Co-electrolysis of H2O and CO2 in a solid oxide electrolysis cell with hierarchically structured porous electrodes

Abstract

A solid oxide electrolysis cell with novel asymmetric-porous structured electrodes has been fabricated by the combination of freeze-drying tape-casting and impregnation methods. The electrodes possess unique channel-like pores with nano- or sub-micron-sized catalysts homogeneously coated on the inner face of the porous scaffold. The straight channel-like pores in the electrodes facilitate mass transport while the nano- or sub-micron-sized catalysts promote the electrode electrochemical reactions.
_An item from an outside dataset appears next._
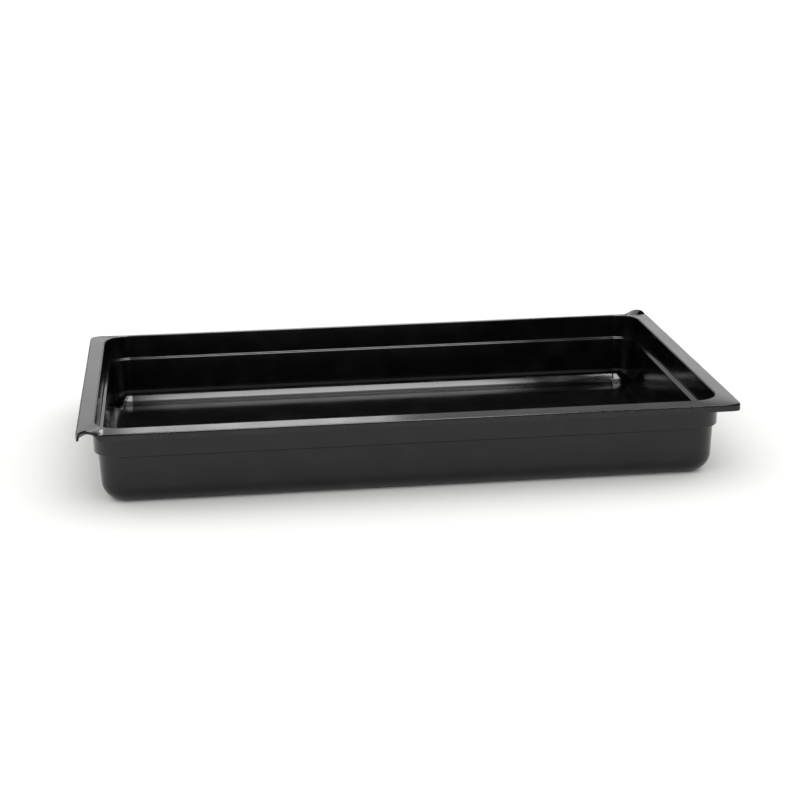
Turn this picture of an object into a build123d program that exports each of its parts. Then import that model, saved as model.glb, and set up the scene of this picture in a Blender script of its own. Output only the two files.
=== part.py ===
from build123d import *
import os
from math import cos, radians, sin, tan

# Full-size shallow food pan: one injection moulding in black polycarbonate, in millimetres.
# The origin is the centre of the base, on the surface that the pan stands on.
# +X runs along the length, +Y across the width and +Z up through the open mouth.

# Overall sizes.
length = 530.0  # over the rim
width = 325.0  # over the rim
height = 65.0  # base to the mouth's edge

# The rim is a flange that falls outwards, with a lip turned down from its edge.
end_flange = 14.5  # mouth to rim edge, at the two short ends
side_flange = 11.5  # mouth to rim edge, at the two long sides
flange_fall = 2.0  # drop from the mouth to the rim edge
flange_thickness = 2.6
rim_corner_radius = 7.0
rim_edge_radius = 1.6  # round along the rim's outer top edge
lip_height = 5.6  # rim edge down to the lip's foot
lip_thickness = 2.2
lip_foot_radius = 0.4

# The basin has an upright band under the mouth, a ledge that a nested pan
# stands on, and a well with drafted walls and a coved floor.
wall = 2.6
floor_thickness = 3.0
mouth_corner_radius = 22.0
mouth_edge_radius = 1.2
band_draft = 1.0  # degrees
ledge_depth = 21.6  # mouth down to the ledge
ledge_width = 3.2
ledge_round = 1.2  # largest round on the ledge's edges
well_draft = 3.0  # degrees
cove_radius = 13.4  # inside, floor to wall

# At two opposite corners the rim rises in an arch that opens outwards, so that
# air and a fingertip get in under the rim when a pan is lifted off a seat.
arch_radius = 9.0  # inside
arch_rise = 2.0  # how far its top stands over the mouth's edge
arch_slope = 8.0  # degrees, falling towards the mouth
arch_turn = 30.0  # degrees, from square to the long side round towards the corner
arch_place = 9.0  # from the end of the rim to the arch's middle
arch_length = 16.0

# Where the plastic was fed into the mould, a small dished mark under the base.
gate_radius = 7.0
gate_depth = 0.6
gate_stub_radius = 1.5
gate_stub_height = 0.4

# Levels and outlines that follow from the sizes above.
rim_edge_z = height - flange_fall
lip_foot_z = rim_edge_z - lip_height
ledge_z = height - ledge_depth
mouth_length = length - 2 * end_flange
mouth_width = width - 2 * side_flange
ledge_inset = ledge_depth * tan(radians(band_draft)) + ledge_width
well_length = mouth_length - 2 * ledge_inset
well_width = mouth_width - 2 * ledge_inset
well_corner_radius = mouth_corner_radius - ledge_inset
ledge_edge_radius = min(ledge_round, 0.4 * ledge_width)


def outline(size_x, size_y, corner_radius, z):
    """A rounded rectangle, centred on the pan, at height z."""
    return Plane.XY.offset(z) * RectangleRounded(size_x, size_y, corner_radius)


def drafted_block(size_x, size_y, corner_radius, top, foot, draft):
    """A rounded block, full size at its top, that narrows downwards by draft degrees."""
    downwards = Plane(origin=(0, 0, top), z_dir=(0, 0, -1))
    section = downwards * RectangleRounded(size_x, size_y, corner_radius)
    return extrude(section, amount=top - foot, taper=draft)


def edges_at(shape, z):
    """The edges of shape that lie at height z."""
    return shape.edges().filter_by_position(Axis.Z, z - 0.01, z + 0.01)


def edges_inside(shape, z, size_x, size_y):
    """The edges at height z that lie inside a centred rectangle of size_x by size_y."""
    def inside(edge):
        corner = edge.bounding_box().max
        other = edge.bounding_box().min
        across = max(corner.X, -other.X)
        along = max(corner.Y, -other.Y)
        return across < size_x / 2 + 0.01 and along < size_y / 2 + 0.01

    return edges_at(shape, z).filter_by(inside)


def basin(skin, top, ledge_level, floor_level, floor_round):
    """The basin as one solid, skin larger all round than the space inside it."""
    band = drafted_block(
        mouth_length + 2 * skin,
        mouth_width + 2 * skin,
        mouth_corner_radius + skin,
        top,
        ledge_level,
        band_draft,
    )
    band = fillet(edges_at(band, ledge_level), ledge_edge_radius)
    well = drafted_block(
        well_length + 2 * skin,
        well_width + 2 * skin,
        well_corner_radius + skin,
        ledge_z,
        floor_level,
        well_draft,
    )
    well = fillet(edges_at(well, floor_level), floor_round)
    joined = band + well
    nose = edges_inside(joined, ledge_level, well_length + 2 * skin, well_width + 2 * skin)
    return fillet(nose, ledge_edge_radius)


def rim_slab(inset, drop):
    """The rim filled in down to the lip's foot, its edge moved in and its top lowered."""
    edge = outline(
        length - 2 * inset,
        width - 2 * inset,
        rim_corner_radius - inset,
        rim_edge_z - drop,
    )
    mouth = outline(mouth_length, mouth_width, mouth_corner_radius, height - drop)
    sides = extrude(edge, amount=lip_foot_z - rim_edge_z + drop)
    return sides + loft([edge.face(), mouth.face()], ruled=True)


def arch_bar(radius):
    """A round bar over the long side near the +X, +Y corner, rising outwards and turned to the corner."""
    level = cos(radians(arch_slope))
    outwards = Vector(
        level * sin(radians(arch_turn)),
        level * cos(radians(arch_turn)),
        sin(radians(arch_slope)),
    )
    edge_of_rim = Vector(
        length / 2 - arch_place,
        width / 2,
        height + arch_rise - flange_thickness - arch_radius,
    )
    past_the_rim = Plane(origin=edge_of_rim + outwards * rim_corner_radius, z_dir=outwards)
    return extrude(past_the_rim * Circle(radius), amount=-arch_length - rim_corner_radius)


def at_opposite_corners(shape):
    """shape at its own corner and turned to the one across the pan."""
    return shape + shape.rotate(Axis.Z, 180)


def rim():
    """The flange and its lip, with the arches, over a hollow that is open underneath."""
    solid = rim_slab(0, 0)
    solid = fillet(edges_at(solid, rim_edge_z), rim_edge_radius)
    solid -= rim_slab(lip_thickness, flange_thickness)
    flange_foot = outline(length, width, rim_corner_radius, rim_edge_z - flange_thickness)
    within_edge = extrude(flange_foot, amount=height)
    solid += at_opposite_corners(arch_bar(arch_radius + flange_thickness)) & within_edge
    return solid - at_opposite_corners(arch_bar(arch_radius))


def gate_mark():
    """The dished mark, as the space it leaves in the base around its stub."""
    dish = extrude(Circle(gate_radius), amount=gate_depth)
    stub = extrude(Plane.XY.offset(gate_depth) * Circle(gate_stub_radius), amount=-gate_stub_height)
    return dish - stub


def pan():
    """The whole moulding."""
    skin = basin(wall, rim_edge_z, ledge_z - wall, 0, cove_radius + wall)
    space = basin(0, height, ledge_z, floor_thickness, cove_radius)
    moulding = rim() + skin - space
    mouth_edge = edges_inside(moulding, height, mouth_length, mouth_width)
    moulding = fillet(mouth_edge, mouth_edge_radius)
    moulding = fillet(edges_at(moulding, lip_foot_z), lip_foot_radius)
    return moulding - gate_mark()


os.makedirs("parts", exist_ok=True)
export_step(pan(), "parts/pan.step")
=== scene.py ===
from math import cos, pi, radians, sin, sqrt, tan

import bmesh
import bpy
from bpy.props import FloatProperty, FloatVectorProperty, IntProperty, PointerProperty, StringProperty
from mathutils import Matrix, Vector


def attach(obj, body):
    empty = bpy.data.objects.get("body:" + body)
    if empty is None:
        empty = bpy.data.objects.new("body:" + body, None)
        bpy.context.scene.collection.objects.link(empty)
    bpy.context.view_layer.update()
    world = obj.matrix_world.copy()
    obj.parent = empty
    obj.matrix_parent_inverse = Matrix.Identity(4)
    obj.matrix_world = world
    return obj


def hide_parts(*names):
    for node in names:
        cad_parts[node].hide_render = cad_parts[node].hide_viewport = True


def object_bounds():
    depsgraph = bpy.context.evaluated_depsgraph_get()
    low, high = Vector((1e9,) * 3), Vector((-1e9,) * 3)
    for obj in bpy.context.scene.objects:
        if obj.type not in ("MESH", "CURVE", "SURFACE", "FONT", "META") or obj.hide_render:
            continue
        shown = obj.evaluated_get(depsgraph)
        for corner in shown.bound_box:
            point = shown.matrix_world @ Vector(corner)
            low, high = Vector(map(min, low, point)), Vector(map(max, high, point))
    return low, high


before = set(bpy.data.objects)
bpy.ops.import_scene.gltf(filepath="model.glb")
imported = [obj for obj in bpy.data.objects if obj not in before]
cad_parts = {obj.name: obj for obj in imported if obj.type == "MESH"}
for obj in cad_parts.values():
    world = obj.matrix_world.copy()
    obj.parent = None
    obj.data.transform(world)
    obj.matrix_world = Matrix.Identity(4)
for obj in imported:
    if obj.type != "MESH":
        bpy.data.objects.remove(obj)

bl_info = {
    "name": "Shallow food pan",
    "version": (1, 0, 0),
    "blender": (4, 5, 0),
    "location": "3D View > Sidebar > Food Pan",
    "description": "Models a full-size shallow food pan in black polycarbonate, and a plain studio for it",
    "category": "Object",
}

CAD_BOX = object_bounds()
PAN_NODE = "pan"
PAN_BODY = "root"
MM = 0.001

ARCH_SIDES = (1, -1)  # the +X, +Y corner and the one across the pan from it


# ---------------------------------------------------------------- sizes and colours

def length_property(name, description, default):
    """A length in metres that the sidebar shows in the scene's units."""
    return FloatProperty(name=name, description=description, default=default, min=0.0, precision=4,
                         subtype="DISTANCE", unit="LENGTH")


def height_property(name, description, default):
    """A very small length in metres, for the relief of a surface."""
    return FloatProperty(name=name, description=description, default=default, min=0.0, precision=6,
                         subtype="DISTANCE", unit="LENGTH")


def amount_property(name, description, default):
    """An amount from 0 to 1."""
    return FloatProperty(name=name, description=description, default=default, min=0.0, max=1.0,
                         subtype="FACTOR")


def brightness_property(name, description, default):
    """How bright a light's face is, where 1 shows as white."""
    return FloatProperty(name=name, description=description, default=default, min=0.0)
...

The cell demonstrates low electrode polarization resistance values of 0.27, 0.19 and 0.14 Ω cm² at OCV in 50 vol% H₂O–25 vol% H₂–25 vol% CO₂ at 800, 850 and 950 °C, respectively. The cell DC voltage–current density dependence is generally linear at all temperatures, and high current densities of 0.8, 1.1 and 1.66 A cm⁻² for 50 vol% H₂O–25 vol% H₂–25 vol% CO₂ co-electrolysis have been obtained with 1.30 V applied voltage at 800, 850 and 900 °C, respectively. Compared to that of the cell fabricated by conventional or phase-inversion methods, the mass transportation limitation phenomenon in the porous electrodes is mitigated and cell performance is greatly improved.